En liaison avec les émissions sonores, ESCLANGON étudia encore au Polygone le mouvement propre des projectiles sur leur trajectoire autour de leur centre de gravité. Cette étude le conduisit à proposer une forme spéciale de projectile, susceptible d’apporter aux tirs une précision deux fois plus élevée. Il fit aussi des recherches sur les zones de silence que l’on observe autour des explosions.

[1] Ernest Esclangon est né le 17 mars 1876, à Mison, petite commune voisine de Sisteron, dans le département des Basses-Alpes.

Il fit ses premières études au collège de Manosque, puis ses Mathématiques Spéciales au lycée de Nice, pour entrer, à l’âge de dix-neuf ans, à l’Ecole Normale Supérieure. Licencié ès sciences mathématiques et ès sciences physiques en 1897 à Paris, il fut reçu second à l’agrégation des sciences mathématiques en août 1898 et obtint son doctorat en 1904.

Ses travaux pour la Défense Nationale l’avaient fait si bien apprécier qu’en janvier 1918, il fut attaché au Cabinet du Ministre de la Marine pour les questions techniques et scientifiques concernant la défense sous-marine.

Aussitôt après 1a guerre, en 1919, il fut nommé Directeur de l’Observatoire de Strasbourg, en même temps que Professeur d’Astronomie à la Faculté. Les Allemands avaient laissé l’Observatoire dans le plus complet délabrement. Tout était à reprendre et à organiser, tant au point de vue des instruments que du personnel scientifique et ce fut l’une des belles œuvres d’Esclangon d’avoir pu si rapidement reconstituer et animer tout l’Institut.

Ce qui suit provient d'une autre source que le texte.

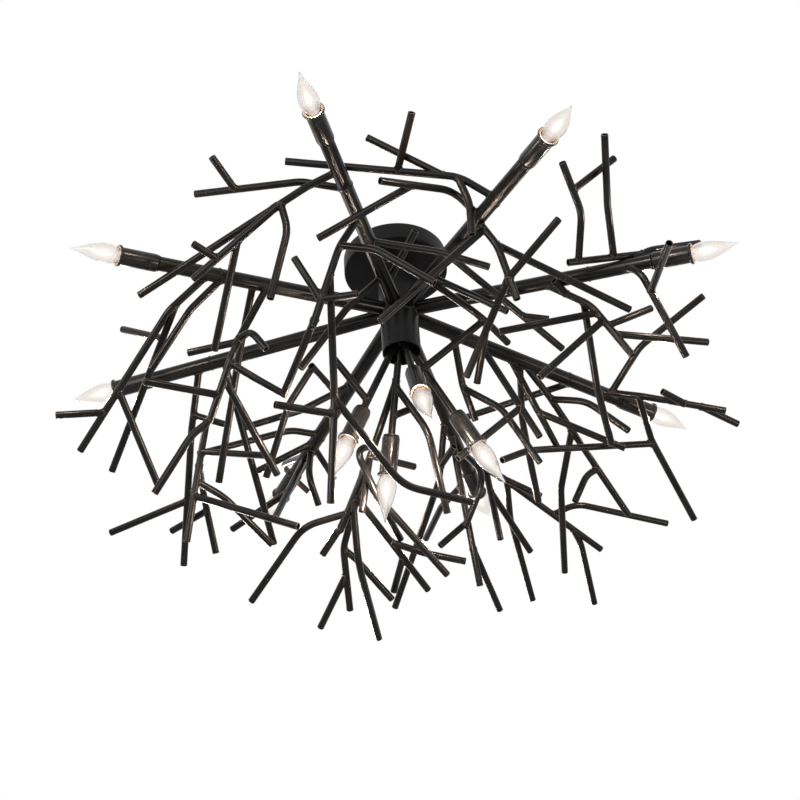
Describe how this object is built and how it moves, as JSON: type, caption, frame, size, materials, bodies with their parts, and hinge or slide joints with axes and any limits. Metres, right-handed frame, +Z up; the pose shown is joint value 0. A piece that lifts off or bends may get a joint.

Le lien indispensable à maintenir entre l’astronomie physique et l’astronomie de position devait réunir sous une même direction l’Observatoire de Meudon et l’Observatoire de Paris. Lorsqu’en 1929, Henri DESLANDRES prit sa retraite, la double direction fut confiée à ESCLANGON, qui y apporta 1es mêmes qualités tant scientifiques qu’administratives qui avaient si brillamment réussi dans la renaissance de l’Observatoire de Strasbourg.

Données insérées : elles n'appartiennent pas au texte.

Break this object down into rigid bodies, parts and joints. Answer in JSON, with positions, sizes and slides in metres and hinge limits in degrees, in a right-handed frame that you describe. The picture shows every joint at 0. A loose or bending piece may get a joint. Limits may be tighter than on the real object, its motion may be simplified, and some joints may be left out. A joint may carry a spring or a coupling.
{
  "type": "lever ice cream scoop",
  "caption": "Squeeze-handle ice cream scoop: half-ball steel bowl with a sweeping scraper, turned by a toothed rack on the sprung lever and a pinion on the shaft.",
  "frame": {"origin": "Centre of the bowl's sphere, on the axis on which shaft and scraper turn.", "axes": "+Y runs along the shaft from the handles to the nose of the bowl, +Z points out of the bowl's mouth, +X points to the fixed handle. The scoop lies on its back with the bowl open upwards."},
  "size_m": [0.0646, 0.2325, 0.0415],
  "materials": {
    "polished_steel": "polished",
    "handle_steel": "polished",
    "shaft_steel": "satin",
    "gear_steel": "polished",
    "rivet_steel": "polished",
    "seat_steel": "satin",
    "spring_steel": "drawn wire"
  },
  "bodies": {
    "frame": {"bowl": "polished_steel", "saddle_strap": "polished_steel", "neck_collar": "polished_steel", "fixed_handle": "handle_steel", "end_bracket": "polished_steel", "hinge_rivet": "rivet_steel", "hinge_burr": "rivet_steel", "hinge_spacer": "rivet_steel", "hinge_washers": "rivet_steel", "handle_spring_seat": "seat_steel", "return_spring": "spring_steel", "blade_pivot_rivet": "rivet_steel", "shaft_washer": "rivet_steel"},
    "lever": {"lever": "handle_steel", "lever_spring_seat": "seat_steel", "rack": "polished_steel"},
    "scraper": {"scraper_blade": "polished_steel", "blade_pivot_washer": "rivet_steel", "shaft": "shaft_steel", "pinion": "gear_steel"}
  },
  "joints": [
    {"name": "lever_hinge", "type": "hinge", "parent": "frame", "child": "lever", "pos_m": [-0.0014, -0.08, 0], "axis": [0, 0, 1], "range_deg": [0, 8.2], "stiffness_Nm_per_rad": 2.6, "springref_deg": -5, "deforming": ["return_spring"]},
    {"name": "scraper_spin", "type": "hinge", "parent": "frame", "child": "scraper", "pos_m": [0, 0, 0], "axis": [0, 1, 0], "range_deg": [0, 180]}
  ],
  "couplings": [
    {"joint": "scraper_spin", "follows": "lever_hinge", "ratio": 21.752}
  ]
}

Malgré les soucis et les multiples occupations de ces nouvelles directions, Esclangon n’abandonna nullement ses recherches et sa production scientifique ne se ralentit pas.

  • Dès 1908, il s’était intéressé au vol plané sans force motrice et il reprit cette étude en 1923. On sait que la question, restée constamment ouverte, a évolué en ce vol à la voile, dont la pratique est devenue si attrayante pour les sportifs.
  • Pour le grand public, Esclangon est avant tout le créateur de l’horloge parlante, qui prit la parole le 14 février 1933. Mais, tout en appréciant hautement les services que lui rendait cette horloge, au point que le numéro Odéon 84-00 rapportait des millions chaque année à l’Administration des Téléphones, le public n’avait aucune idée des grandes difficultés scientifiques et techniques que le savant dut surmonter pour arriver à fournir à chaque instant une heure exacte, d’abord au dixième, puis bientôt au centième de seconde.
  • Dans ses derniers temps encore, un certain nombre de travaux et de discussions peuvent être portés à son actif. C’est la question-de l’onde balistique qu’il reprend à propos des avions à vitesse supersonique. Il montre que l’étude de cette onde doit être facilitée avec les avions, n’étant pas, à la différence des canons, suivie d’une onde de bouche et il reconnaît que cette onde balistique d’avion peut bien ne plus être anodine comme celles des canons quant à ses effets matériels.

Esclangon jouissait d’une grande autorité scientifique dans le monde. En 1935, il fut élu pour trois ans Président de l’Union Astronomique Internationale et présida encore le Congrès de Stockholm en 1938.

L’Académie des Sciences lui avait décerné le Prix BINOUX en 1934, le Prix du Baron de JOEST en 1916 et le Grand Prix des Sciences Mathématiques en 1921. Elle l’accueillit dans sa Section d’Astronomie en 1929 et lui confia sa présidence en 1942.Il entra au Bureau des Longitudes en 1932 et en fut président de 1936-1937.

II était Commandeur de la Légion d’Honneur. Ernest Esclangon est mort à Eyrenville 1e 28 janvier 1954.